The Japanese economy is highly controlled and centrally planned, following an industrial policy formed by an entrench bureaucracy in MITI and the handful of kereitsus that essentially run the country like feudal lords of old.

It is a closed society, an island, with a largely homogeneous population and limited immigration. The oligarchy has a sense of national honor and responsibility. The social mores would not permit the type of personalities of the 'greed is good' world view, at least not explicitly.

Deflation suited them, and that is what they obtained. But it is important to realize that the people did not suffer deprivation because of the social contract between rulers and people, the lords and serfs. This social contract is essential to understanding the situation. And of course the fact that the people continue to have a decent, if somewhat constrained by western standards, style of living that has been consistently acceptable to them for many years.

Lower prices yes, but the losses and deprivations were not visited on the people, at least not yet. There is not the same cult of selfishness and greed, and denigration of obligation as there is in the states. Contrast CEO pay in Japan and the US.  The losses were exported around the world and finessed by an increasing government debt, much of it wasted on the keiretsu's pet projects, despite the ongoing trade surpluses. But Japan appears to be heading for a change as the corruption and mismanagement of the oligarchy continues to peak through the studied facade.

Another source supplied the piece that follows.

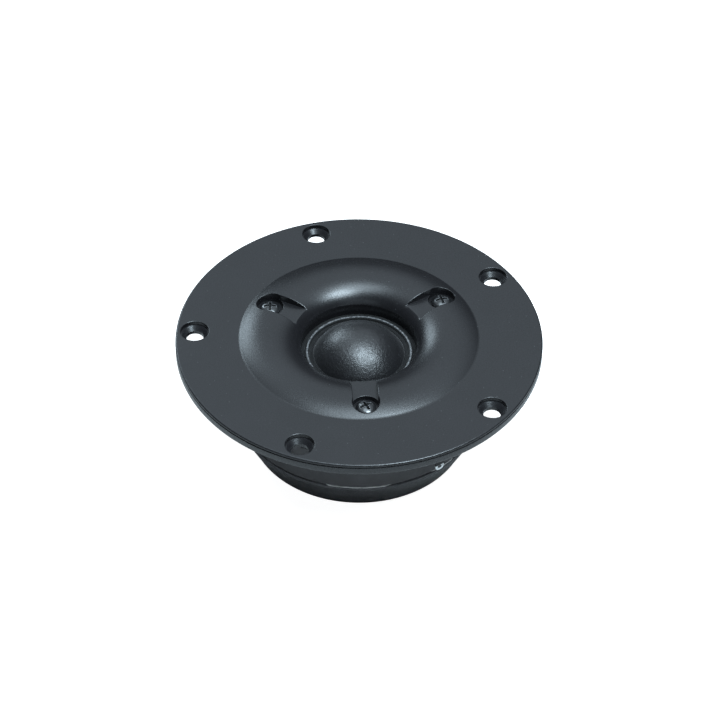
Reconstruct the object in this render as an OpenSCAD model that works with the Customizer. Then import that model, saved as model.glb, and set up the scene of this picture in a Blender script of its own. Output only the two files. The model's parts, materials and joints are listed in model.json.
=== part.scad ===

So this is more the basis of my forecast, and I do not see a change in this until the US changes its financial system, and reforms its political system in a meaningful way, to diminish the influence of wealth and power and restore a balance with the voting public.  There are no such things as free trade or free markets, just as there is no free lunch.  All is subject to imperfection and abuse, and requires diligent effort, frank discussion, transparency, and conscious intentions.  Opening your markets to slave labor makes everyone a slave.

The world economy is a very complex system, and those who think they understand it with slight effort are probably wrong and sometimes tragically so.  Unfortunately they are also easily led, and in the pursuit of simple solutions may choose power over wisdom, to their own destruction.